- What this task involves -
What lies from the line containing "for (const spot" through the line containing "cad_parts[node].hide_render = cad_parts[node].hide_viewport"? Print exactly those lines, with both ends, and no others.
### Dataset content ###
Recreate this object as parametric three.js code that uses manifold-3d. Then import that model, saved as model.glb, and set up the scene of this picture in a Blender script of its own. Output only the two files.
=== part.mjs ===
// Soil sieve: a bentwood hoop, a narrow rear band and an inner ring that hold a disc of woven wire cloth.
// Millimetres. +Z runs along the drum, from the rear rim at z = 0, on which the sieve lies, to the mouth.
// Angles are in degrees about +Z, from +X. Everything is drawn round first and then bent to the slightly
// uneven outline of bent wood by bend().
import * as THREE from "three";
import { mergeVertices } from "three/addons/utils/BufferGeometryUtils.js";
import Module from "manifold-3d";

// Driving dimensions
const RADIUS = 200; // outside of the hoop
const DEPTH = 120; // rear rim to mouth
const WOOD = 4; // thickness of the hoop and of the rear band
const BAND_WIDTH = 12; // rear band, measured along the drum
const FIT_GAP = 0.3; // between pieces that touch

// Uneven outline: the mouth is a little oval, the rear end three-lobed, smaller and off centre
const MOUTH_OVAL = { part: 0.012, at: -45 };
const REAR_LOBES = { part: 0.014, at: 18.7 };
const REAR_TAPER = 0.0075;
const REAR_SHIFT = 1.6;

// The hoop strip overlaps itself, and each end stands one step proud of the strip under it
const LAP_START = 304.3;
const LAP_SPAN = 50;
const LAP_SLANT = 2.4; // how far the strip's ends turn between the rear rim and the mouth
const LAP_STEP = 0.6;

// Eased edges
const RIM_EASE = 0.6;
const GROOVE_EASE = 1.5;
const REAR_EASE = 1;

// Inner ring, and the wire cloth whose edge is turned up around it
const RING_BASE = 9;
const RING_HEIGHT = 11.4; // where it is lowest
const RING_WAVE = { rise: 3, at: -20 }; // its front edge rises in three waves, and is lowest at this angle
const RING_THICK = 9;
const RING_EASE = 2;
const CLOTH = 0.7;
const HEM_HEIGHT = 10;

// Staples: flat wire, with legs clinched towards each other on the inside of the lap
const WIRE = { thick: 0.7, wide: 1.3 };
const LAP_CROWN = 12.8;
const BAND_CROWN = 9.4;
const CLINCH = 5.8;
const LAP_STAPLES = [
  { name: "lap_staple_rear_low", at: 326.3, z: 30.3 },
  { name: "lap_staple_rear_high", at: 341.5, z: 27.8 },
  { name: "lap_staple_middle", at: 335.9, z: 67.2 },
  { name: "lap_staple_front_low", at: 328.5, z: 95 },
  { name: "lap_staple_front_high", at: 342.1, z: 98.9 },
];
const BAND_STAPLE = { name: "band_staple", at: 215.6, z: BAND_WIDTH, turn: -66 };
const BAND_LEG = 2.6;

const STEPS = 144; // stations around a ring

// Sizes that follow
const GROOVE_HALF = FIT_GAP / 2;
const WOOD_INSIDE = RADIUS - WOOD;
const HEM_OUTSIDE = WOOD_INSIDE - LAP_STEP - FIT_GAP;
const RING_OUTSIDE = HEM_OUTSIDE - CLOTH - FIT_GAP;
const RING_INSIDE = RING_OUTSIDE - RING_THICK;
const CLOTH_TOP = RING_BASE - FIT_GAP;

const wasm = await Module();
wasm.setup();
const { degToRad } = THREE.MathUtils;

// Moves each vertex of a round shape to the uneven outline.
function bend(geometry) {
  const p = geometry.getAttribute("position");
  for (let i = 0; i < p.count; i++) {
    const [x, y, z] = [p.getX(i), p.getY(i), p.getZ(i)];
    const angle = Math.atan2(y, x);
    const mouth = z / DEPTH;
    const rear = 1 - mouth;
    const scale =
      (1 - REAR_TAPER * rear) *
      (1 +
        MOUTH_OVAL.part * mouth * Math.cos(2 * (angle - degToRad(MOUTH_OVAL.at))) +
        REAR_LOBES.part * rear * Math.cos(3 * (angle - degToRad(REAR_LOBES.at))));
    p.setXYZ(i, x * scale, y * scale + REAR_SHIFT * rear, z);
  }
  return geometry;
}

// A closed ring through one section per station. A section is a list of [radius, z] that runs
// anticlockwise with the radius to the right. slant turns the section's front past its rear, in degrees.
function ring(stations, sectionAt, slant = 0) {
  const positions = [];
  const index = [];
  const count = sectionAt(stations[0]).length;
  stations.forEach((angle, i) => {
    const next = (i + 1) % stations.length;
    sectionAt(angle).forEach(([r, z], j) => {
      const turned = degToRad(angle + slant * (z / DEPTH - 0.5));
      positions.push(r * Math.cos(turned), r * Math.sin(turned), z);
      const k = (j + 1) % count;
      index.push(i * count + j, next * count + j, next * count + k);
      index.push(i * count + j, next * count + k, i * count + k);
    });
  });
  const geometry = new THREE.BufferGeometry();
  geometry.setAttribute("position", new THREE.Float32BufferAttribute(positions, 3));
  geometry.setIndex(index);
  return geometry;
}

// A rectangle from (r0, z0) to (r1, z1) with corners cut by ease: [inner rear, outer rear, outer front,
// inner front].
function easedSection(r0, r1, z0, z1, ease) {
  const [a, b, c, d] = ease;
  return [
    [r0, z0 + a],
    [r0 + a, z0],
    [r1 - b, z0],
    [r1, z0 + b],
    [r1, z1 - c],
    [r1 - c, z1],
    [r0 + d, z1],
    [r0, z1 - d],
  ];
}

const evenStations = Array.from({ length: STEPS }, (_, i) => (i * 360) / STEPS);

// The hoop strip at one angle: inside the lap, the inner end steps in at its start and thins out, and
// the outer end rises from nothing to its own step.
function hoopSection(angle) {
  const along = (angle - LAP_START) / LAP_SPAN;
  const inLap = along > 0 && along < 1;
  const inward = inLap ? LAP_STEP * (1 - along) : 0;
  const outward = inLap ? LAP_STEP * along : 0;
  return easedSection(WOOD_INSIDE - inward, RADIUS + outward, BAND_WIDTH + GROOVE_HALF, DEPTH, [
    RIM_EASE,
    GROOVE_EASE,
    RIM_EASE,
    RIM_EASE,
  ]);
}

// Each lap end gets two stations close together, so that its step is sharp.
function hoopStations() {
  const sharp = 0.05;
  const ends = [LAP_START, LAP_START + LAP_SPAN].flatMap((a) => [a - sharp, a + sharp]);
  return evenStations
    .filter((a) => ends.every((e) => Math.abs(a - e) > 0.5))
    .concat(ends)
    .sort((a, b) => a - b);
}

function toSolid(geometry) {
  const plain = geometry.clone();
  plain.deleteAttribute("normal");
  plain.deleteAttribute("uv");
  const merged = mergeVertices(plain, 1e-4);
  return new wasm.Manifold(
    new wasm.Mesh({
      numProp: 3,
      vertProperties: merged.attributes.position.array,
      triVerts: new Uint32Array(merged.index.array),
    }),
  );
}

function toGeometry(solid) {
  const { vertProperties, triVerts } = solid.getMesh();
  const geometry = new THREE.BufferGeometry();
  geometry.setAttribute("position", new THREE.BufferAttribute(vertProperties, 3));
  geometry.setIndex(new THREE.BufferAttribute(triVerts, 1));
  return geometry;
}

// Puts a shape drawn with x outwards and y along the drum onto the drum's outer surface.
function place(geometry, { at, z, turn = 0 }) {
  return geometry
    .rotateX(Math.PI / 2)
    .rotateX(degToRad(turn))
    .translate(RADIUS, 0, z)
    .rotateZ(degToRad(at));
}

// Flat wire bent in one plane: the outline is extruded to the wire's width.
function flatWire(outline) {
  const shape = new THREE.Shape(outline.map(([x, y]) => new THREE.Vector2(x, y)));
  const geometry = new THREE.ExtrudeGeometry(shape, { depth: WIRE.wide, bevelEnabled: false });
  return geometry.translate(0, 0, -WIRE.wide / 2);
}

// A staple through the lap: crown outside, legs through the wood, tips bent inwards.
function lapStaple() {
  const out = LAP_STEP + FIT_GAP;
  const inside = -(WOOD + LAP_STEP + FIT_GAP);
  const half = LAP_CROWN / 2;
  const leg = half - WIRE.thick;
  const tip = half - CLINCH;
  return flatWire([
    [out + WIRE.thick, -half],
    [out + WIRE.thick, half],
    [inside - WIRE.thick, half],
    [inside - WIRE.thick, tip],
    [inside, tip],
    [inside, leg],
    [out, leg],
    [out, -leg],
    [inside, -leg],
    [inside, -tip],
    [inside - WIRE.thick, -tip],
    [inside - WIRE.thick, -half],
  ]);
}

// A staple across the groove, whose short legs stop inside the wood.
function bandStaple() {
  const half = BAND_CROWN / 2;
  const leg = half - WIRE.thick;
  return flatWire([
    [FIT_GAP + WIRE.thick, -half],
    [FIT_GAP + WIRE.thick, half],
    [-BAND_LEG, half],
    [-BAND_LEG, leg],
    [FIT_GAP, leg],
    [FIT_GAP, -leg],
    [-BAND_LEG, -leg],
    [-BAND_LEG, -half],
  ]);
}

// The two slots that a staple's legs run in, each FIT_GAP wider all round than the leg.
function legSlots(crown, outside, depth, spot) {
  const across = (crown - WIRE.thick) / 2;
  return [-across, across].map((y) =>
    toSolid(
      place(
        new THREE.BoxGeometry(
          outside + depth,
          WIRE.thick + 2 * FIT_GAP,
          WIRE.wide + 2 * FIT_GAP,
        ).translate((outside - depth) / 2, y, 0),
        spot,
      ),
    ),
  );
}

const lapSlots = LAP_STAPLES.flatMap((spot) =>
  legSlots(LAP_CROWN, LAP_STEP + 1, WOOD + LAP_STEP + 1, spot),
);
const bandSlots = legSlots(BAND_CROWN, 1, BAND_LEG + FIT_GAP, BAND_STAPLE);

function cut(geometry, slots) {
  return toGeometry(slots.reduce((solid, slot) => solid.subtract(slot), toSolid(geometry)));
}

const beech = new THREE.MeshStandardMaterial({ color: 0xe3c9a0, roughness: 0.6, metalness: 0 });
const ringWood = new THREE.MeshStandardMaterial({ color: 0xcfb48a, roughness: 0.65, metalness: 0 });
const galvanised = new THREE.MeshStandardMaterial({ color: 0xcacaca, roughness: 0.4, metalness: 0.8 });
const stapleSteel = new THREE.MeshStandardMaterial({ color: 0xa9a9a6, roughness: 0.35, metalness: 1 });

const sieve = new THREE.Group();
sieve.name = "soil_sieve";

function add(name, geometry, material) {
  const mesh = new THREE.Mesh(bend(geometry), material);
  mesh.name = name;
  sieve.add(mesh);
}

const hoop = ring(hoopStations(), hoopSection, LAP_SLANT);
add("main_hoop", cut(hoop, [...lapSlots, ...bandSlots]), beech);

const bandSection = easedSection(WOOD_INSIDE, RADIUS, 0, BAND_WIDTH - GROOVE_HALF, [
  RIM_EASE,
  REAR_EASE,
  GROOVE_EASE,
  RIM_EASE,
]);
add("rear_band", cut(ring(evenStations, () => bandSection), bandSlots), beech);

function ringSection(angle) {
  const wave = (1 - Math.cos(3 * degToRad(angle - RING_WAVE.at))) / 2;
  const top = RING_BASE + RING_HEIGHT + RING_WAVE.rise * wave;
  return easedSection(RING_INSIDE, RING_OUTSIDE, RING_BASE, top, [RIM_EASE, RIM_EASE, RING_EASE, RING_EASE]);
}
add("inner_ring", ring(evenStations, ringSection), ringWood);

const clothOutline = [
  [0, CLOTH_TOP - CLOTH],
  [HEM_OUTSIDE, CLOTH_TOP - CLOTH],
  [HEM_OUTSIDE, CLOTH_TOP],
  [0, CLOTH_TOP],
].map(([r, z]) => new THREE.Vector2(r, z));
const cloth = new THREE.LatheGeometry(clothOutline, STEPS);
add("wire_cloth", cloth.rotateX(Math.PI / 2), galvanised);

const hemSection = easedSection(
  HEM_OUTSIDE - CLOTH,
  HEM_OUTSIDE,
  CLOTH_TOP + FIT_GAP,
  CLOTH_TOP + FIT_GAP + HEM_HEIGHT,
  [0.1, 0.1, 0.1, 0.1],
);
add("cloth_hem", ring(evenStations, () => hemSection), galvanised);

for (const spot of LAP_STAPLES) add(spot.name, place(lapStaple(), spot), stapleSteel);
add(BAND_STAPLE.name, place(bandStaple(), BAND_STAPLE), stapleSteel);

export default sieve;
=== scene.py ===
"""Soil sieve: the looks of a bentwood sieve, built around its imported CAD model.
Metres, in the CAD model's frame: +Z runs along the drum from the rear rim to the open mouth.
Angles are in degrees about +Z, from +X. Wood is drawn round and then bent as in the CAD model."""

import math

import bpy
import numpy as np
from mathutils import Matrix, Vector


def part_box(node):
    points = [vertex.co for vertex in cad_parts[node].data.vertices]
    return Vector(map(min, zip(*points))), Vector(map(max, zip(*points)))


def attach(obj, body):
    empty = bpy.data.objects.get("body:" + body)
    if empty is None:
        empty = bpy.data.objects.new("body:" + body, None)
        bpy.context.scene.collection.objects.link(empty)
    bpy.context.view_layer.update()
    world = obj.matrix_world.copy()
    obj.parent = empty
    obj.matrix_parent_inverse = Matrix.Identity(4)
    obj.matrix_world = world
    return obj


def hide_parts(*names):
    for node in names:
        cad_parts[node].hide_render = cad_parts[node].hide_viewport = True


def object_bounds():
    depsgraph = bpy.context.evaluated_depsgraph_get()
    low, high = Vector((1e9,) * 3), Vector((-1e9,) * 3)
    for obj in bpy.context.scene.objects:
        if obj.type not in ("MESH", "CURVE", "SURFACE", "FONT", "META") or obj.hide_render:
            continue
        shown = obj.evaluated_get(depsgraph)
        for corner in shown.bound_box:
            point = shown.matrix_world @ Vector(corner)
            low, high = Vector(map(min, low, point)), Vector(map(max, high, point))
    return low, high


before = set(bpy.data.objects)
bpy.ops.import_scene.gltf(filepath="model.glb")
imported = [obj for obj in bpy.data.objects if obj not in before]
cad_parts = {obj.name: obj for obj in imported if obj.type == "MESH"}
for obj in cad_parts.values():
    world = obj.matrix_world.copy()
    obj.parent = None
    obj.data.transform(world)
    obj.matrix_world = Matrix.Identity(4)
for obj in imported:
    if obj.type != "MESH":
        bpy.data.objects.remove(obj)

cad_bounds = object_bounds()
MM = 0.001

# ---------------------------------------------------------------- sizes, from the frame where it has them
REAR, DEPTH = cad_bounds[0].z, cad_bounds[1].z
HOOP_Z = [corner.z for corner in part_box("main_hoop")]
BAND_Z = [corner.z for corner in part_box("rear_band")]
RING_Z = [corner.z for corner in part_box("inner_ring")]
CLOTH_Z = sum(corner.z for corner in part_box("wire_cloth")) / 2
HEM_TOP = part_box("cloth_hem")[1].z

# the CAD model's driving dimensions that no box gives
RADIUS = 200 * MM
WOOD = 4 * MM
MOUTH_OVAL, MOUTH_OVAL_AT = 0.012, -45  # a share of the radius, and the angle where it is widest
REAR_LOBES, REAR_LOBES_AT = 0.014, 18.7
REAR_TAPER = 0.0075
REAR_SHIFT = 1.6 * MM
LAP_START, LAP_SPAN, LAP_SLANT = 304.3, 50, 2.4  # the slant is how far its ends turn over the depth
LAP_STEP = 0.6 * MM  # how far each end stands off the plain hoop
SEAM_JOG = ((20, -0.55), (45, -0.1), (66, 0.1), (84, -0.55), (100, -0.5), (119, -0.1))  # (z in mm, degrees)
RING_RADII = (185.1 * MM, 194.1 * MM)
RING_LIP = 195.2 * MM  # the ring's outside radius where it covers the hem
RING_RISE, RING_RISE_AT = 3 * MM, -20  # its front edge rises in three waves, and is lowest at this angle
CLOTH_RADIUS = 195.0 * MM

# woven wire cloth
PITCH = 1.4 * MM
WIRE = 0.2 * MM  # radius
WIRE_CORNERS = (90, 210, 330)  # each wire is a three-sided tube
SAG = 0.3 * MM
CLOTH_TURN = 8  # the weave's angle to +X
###
- Expected answer -
for (const spot of LAP_STAPLES) add(spot.name, place(lapStaple(), spot), stapleSteel);
add(BAND_STAPLE.name, place(bandStaple(), BAND_STAPLE), stapleSteel);

export default sieve;
=== scene.py ===
"""Soil sieve: the looks of a bentwood sieve, built around its imported CAD model.
Metres, in the CAD model's frame: +Z runs along the drum from the rear rim to the open mouth.
Angles are in degrees about +Z, from +X. Wood is drawn round and then bent as in the CAD model."""

import math

import bpy
import numpy as np
from mathutils import Matrix, Vector


def part_box(node):
    points = [vertex.co for vertex in cad_parts[node].data.vertices]
    return Vector(map(min, zip(*points))), Vector(map(max, zip(*points)))


def attach(obj, body):
    empty = bpy.data.objects.get("body:" + body)
    if empty is None:
        empty = bpy.data.objects.new("body:" + body, None)
        bpy.context.scene.collection.objects.link(empty)
    bpy.context.view_layer.update()
    world = obj.matrix_world.copy()
    obj.parent = empty
    obj.matrix_parent_inverse = Matrix.Identity(4)
    obj.matrix_world = world
    return obj


def hide_parts(*names):
    for node in names:
        cad_parts[node].hide_render = cad_parts[node].hide_viewport = True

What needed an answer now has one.